Murió hace año y medio, pero siento la necesidad de hablar de él. Cuando se marchó, me sentí como un barco que siempre ha estado anclado a puerto al que alguien, sin previo aviso, suelta las amarras en mitad de la más terrible de las tempestades. Mi padre murió a los 65 años, de cáncer. Puede parecer contradictorio lo que he dicho antes, el cáncer avisa, hay meses en el hospital en los que te preparas para lo peor.
Yo lo hice mal todo. Ni una sola vez, aunque la lógica decía que no había ninguna oportunidad, pensé que perdería esa partida de ajedrez. "Sobrevivió a la posguerra. ¿Por qué no va a poder con esto? La medicina ha avanzado.

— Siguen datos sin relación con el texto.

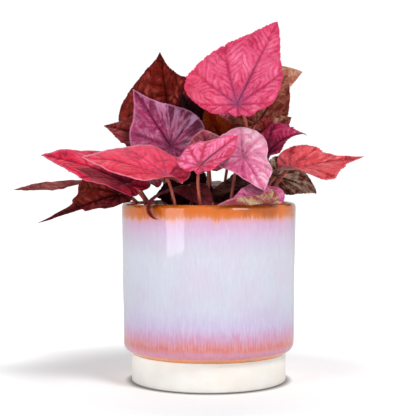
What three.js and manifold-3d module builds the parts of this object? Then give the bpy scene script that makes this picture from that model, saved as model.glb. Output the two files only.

Es fuerte. Nunca se rinde. Va a poder. Lo vamos a conseguir"
Mis pensamientos siempre se refugiaban en las frases que me ayudaban a respirar con regularidad. Las otras, las que hablaban de sesiones de quimioterapia, las que contenían la palabra tumor o muerte, las apartaba porque, sólo con que asomasen, me era imposible contener las lágrimas. Fueron diez meses de montaña rusa, costaba mucho subir aquella empinada y dolorosa cuesta y bastaba sólo una palabra para bajar en segundos a toda velocidad. El estado de ánimo más inestable que jamás he sentido. Sólo fui consciente de que se iba sin remedio menos de veinticuatro horas antes de su partida. Agarré el teléfono y le dije a mi tía que corriera a despedirse, que el tiempo se había acabado. Nadie creyó en mí, los médicos habían hablado de una semana más, pero lo supe. Siempre hemos sabido sentir juntos.
Por eso es tan duro vivir sin él.
Muerto no se siente.
Escribimos al unísono un libro. Hablaba de su vida, de relojes de arena, de este tiempo y del que pasó, de las cosas que has hecho y las que sólo has soñado. Fue un camino difícil y hermoso. Lo acabamos sólo unas semanas antes de ese 10 de julio. Todas las conversaciones pendientes se saldaron y según el psicólogo eso me ayudaría a sentirme mejor, menos mal. ¡Mentira!
Las palabras se han quedado en mi memoria pero necesito que me refresque los abrazos y los besos.